## [DATA PROVIDED]
★ ★ ★ ★

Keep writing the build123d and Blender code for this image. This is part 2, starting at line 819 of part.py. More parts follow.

★ ★ ★ ★

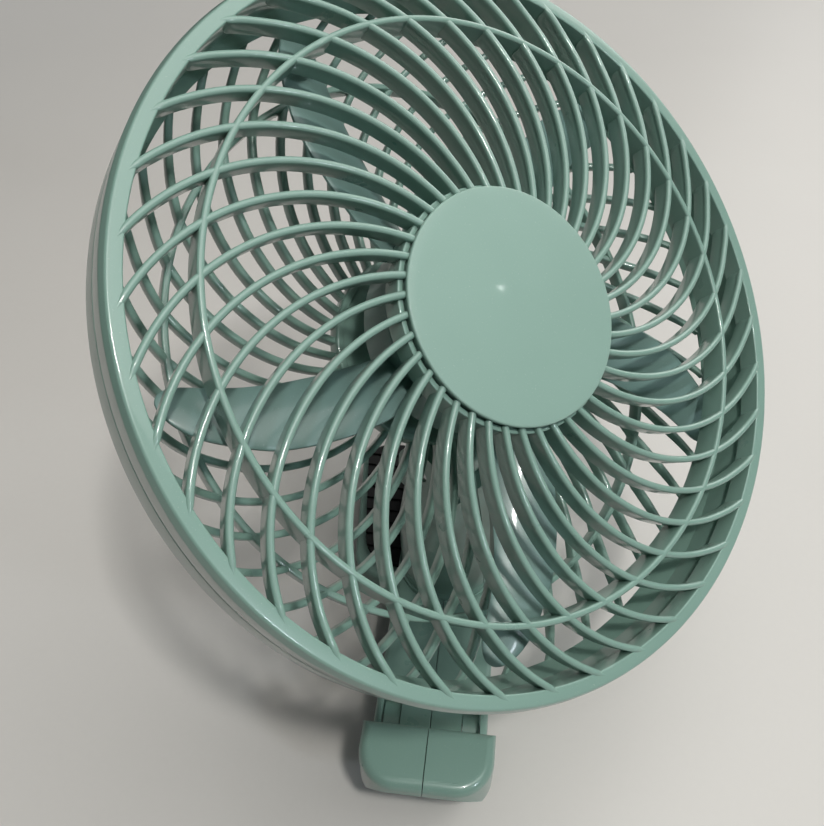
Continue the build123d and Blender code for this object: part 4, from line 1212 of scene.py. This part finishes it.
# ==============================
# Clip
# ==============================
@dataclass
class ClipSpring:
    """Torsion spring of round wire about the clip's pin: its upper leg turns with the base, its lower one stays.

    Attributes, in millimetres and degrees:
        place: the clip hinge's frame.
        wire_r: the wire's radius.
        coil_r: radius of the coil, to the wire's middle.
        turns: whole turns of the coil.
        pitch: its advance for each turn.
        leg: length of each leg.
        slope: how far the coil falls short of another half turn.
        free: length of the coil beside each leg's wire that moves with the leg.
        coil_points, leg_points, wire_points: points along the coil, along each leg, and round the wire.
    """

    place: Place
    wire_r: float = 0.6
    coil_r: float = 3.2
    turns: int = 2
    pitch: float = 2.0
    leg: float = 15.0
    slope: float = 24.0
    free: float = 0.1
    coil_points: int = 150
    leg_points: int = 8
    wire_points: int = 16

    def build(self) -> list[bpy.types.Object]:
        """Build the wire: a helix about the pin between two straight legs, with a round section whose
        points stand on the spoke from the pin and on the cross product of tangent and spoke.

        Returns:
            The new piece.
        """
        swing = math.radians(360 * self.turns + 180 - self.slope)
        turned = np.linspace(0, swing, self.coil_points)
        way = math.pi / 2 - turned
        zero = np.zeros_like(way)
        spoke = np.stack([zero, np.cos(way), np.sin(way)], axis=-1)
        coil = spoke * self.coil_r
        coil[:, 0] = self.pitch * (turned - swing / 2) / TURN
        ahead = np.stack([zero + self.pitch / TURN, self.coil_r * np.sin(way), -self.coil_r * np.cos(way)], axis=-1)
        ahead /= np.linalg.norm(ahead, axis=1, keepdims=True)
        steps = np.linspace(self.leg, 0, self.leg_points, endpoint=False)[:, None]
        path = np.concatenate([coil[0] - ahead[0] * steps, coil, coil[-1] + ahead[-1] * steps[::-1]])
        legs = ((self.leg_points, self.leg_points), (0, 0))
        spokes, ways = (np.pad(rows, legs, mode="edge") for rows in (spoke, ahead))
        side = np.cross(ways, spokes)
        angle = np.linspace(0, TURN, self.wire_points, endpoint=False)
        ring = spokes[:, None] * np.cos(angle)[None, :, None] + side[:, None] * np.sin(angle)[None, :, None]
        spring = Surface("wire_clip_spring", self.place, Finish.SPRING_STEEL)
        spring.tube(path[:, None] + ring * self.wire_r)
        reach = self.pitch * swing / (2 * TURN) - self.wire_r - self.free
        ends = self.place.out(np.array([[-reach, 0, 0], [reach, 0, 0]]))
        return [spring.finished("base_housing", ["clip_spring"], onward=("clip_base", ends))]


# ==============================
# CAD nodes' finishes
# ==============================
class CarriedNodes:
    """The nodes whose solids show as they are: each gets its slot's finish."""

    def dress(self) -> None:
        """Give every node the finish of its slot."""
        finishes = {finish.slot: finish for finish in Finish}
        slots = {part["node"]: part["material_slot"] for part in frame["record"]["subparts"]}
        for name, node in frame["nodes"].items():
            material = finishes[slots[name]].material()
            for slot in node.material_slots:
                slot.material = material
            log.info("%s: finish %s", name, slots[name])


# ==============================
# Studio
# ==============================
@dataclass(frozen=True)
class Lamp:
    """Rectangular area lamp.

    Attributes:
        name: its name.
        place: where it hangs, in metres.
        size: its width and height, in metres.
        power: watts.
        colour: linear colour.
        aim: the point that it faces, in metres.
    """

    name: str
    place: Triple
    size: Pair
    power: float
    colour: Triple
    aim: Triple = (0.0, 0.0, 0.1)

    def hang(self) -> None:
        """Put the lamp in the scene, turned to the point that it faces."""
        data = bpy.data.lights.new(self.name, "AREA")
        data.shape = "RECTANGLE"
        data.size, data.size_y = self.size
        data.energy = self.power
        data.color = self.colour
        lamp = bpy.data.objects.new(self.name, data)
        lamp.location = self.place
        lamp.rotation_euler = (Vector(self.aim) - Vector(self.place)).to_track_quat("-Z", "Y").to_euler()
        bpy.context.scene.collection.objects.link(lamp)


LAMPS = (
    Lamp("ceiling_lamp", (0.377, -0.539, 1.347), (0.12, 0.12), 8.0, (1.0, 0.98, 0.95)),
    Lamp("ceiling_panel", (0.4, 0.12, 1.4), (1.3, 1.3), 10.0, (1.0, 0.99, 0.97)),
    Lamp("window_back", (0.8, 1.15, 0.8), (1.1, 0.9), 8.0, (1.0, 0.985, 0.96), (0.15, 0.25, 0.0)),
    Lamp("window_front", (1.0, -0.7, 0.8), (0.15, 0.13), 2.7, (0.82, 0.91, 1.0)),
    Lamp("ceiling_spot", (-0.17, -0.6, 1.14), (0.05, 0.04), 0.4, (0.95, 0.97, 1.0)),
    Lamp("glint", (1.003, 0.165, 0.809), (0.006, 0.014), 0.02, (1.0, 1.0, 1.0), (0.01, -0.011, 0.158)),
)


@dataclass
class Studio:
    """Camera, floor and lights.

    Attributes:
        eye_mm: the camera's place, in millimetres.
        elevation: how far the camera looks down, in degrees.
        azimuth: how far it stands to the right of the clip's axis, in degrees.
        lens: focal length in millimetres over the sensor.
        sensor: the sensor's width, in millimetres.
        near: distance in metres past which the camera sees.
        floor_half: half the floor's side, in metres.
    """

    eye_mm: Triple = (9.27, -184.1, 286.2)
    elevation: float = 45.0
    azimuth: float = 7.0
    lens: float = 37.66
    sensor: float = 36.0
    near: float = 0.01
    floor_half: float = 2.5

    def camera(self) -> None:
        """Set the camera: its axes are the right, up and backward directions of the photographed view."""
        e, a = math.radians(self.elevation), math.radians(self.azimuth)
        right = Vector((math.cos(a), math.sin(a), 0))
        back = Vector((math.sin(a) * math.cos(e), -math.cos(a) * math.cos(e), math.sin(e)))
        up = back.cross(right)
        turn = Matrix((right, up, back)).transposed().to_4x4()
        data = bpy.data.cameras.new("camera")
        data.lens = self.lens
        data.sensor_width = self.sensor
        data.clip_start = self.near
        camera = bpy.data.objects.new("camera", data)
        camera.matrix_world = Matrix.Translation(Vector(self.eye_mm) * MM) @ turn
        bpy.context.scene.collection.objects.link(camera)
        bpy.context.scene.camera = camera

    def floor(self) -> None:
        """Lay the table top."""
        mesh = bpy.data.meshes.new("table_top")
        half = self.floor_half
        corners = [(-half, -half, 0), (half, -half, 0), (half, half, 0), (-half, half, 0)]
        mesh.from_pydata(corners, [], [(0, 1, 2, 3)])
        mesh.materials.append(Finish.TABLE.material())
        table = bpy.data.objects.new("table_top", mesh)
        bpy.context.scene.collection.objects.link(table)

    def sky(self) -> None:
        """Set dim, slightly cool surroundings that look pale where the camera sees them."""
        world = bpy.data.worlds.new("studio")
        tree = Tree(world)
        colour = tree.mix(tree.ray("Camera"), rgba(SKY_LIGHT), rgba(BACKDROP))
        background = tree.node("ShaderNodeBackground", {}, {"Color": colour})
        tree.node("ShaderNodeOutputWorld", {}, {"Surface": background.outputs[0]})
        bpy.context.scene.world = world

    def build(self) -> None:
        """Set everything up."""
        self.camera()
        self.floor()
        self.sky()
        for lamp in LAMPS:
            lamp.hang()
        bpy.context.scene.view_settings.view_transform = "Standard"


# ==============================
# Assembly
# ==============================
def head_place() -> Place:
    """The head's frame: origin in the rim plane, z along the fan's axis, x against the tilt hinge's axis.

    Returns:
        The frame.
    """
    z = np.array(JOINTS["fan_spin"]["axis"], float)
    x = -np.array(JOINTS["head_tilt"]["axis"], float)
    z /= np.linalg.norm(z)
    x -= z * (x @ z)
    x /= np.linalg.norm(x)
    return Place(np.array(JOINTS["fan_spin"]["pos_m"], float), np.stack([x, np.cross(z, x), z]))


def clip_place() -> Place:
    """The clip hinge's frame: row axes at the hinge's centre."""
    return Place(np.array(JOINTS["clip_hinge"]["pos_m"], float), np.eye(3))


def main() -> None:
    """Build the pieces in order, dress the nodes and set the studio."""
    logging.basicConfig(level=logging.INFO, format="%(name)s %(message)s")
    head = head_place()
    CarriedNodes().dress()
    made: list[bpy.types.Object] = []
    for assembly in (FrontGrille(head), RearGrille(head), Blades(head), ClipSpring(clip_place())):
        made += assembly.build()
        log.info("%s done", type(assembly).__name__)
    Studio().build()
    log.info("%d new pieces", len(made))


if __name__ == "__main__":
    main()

★ ★ ★ ★

## [TASK TO CARRY OUT]
Taking the lines above, repeat exactly those from the line that contains "Continue the build123d" through the line that contains "lower one stays.", and both of those lines as well. Include nothing else.

## [ANSWER TO THIS EXERCISE]
Continue the build123d and Blender code for this object: part 4, from line 1212 of scene.py. This part finishes it.
# ==============================
# Clip
# ==============================
@dataclass
class ClipSpring:
    """Torsion spring of round wire about the clip's pin: its upper leg turns with the base, its lower one stays.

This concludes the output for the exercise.